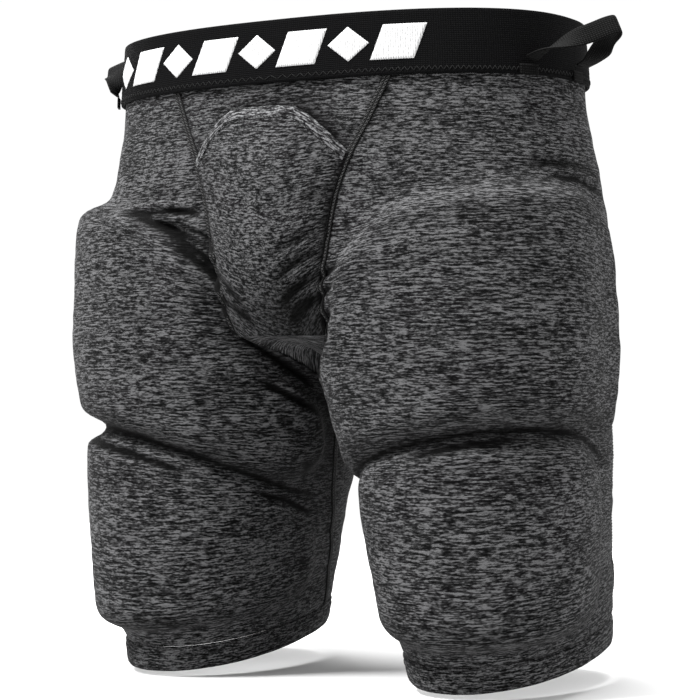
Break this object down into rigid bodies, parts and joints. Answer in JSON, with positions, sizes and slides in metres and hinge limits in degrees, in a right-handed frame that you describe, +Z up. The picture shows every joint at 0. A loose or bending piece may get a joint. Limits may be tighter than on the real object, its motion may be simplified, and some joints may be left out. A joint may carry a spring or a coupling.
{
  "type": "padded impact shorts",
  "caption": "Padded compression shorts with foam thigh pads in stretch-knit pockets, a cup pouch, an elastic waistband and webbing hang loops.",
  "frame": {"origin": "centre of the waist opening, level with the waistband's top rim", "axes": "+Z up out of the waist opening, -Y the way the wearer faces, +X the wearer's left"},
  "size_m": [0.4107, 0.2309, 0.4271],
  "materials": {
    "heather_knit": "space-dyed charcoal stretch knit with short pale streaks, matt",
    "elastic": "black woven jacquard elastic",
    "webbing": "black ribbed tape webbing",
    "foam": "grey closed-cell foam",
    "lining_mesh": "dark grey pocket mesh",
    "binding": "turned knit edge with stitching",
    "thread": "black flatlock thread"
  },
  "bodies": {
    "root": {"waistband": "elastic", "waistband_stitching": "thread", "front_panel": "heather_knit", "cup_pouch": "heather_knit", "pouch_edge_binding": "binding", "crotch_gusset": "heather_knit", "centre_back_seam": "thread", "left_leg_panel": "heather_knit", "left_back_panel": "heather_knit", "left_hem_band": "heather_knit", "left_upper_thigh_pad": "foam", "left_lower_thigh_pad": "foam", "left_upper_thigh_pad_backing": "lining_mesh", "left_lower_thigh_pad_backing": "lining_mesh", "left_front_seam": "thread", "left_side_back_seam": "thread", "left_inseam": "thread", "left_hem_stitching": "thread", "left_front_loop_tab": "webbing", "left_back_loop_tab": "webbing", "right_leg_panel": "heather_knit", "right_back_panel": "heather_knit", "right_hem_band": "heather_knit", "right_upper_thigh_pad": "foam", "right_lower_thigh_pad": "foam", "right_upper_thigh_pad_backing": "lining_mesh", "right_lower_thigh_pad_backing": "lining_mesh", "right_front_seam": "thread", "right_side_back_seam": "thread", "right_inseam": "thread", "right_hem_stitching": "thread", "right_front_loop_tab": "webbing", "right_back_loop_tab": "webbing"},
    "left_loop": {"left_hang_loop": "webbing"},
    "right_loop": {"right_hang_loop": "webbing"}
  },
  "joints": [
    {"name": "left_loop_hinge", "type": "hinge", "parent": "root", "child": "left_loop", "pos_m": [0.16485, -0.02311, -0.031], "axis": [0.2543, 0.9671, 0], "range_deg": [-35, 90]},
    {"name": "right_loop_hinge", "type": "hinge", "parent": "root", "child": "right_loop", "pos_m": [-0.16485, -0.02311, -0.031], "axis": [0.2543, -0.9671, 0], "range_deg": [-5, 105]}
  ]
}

-=-=-=-=-

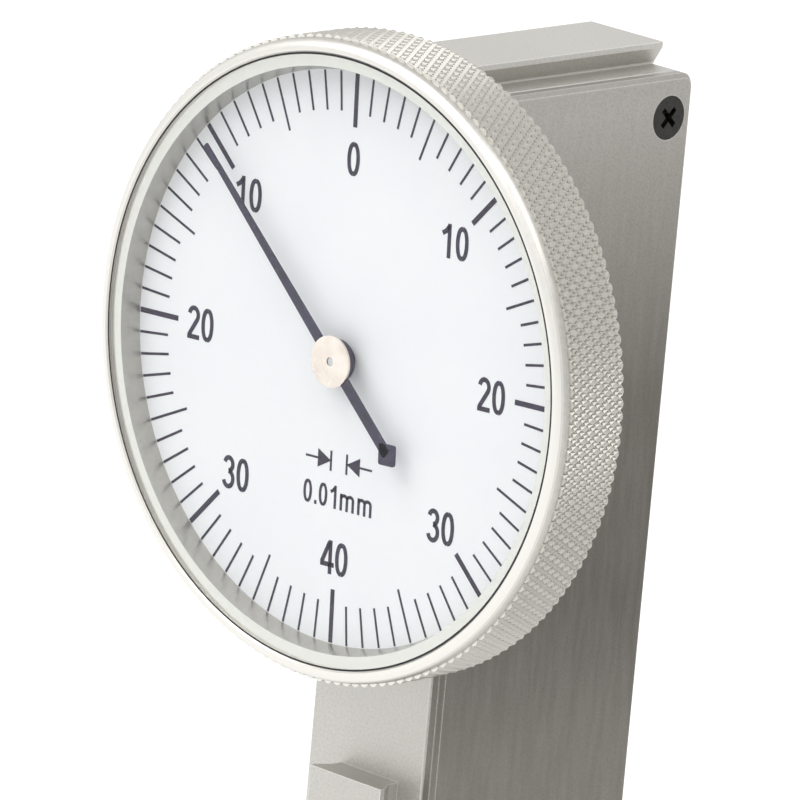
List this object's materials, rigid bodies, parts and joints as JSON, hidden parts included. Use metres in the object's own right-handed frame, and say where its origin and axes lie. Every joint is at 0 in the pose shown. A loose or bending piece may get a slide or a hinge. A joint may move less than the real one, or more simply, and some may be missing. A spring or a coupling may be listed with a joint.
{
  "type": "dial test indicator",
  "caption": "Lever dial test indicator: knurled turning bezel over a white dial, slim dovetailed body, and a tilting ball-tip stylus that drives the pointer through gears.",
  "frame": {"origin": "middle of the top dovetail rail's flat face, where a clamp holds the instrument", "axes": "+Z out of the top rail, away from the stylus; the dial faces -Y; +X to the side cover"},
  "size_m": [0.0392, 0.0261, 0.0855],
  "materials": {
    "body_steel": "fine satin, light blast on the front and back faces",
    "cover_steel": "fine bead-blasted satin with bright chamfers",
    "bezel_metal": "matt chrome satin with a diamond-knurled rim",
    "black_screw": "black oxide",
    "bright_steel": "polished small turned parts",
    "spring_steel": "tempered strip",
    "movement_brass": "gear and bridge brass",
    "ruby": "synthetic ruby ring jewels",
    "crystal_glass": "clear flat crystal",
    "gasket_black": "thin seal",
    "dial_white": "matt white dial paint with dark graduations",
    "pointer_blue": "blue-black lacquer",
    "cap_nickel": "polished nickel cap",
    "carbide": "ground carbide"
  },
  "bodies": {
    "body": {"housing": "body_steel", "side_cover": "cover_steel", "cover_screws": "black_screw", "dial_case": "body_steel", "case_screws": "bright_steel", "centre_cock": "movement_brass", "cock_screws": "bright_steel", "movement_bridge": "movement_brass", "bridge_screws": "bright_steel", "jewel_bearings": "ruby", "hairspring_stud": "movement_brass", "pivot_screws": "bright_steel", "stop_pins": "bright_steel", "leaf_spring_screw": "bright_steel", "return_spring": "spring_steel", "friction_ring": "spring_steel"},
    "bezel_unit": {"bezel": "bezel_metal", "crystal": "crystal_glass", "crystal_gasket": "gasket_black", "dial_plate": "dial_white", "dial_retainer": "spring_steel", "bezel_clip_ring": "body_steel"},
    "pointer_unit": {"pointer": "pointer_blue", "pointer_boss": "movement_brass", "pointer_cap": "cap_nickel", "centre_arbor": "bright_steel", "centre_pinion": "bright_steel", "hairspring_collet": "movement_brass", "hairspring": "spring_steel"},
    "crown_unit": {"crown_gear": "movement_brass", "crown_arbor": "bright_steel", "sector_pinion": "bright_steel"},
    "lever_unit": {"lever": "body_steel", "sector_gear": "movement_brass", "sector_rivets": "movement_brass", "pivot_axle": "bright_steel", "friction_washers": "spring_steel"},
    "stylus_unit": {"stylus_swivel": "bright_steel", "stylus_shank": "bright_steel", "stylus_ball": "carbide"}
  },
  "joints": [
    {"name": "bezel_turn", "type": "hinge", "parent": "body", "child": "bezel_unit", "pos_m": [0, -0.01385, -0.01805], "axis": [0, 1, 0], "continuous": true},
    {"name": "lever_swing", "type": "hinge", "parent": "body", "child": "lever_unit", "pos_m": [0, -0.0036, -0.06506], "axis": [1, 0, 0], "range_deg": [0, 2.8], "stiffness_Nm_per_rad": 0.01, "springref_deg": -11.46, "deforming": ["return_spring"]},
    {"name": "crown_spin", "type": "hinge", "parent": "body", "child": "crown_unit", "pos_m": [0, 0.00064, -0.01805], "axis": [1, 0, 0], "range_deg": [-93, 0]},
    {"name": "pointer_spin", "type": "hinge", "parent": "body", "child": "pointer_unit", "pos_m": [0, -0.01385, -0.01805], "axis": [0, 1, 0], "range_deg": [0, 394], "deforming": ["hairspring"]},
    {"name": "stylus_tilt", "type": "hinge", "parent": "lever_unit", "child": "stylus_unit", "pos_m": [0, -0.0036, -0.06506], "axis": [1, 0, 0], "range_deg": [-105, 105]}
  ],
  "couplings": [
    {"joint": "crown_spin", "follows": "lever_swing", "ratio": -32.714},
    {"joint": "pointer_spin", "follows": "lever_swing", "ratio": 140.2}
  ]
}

-=-=-=-=-

THE REQUEST: Give the count of lines in the data above that hold the string "frame", with no additional words.

ANSWER TO THE PROBLEM: 4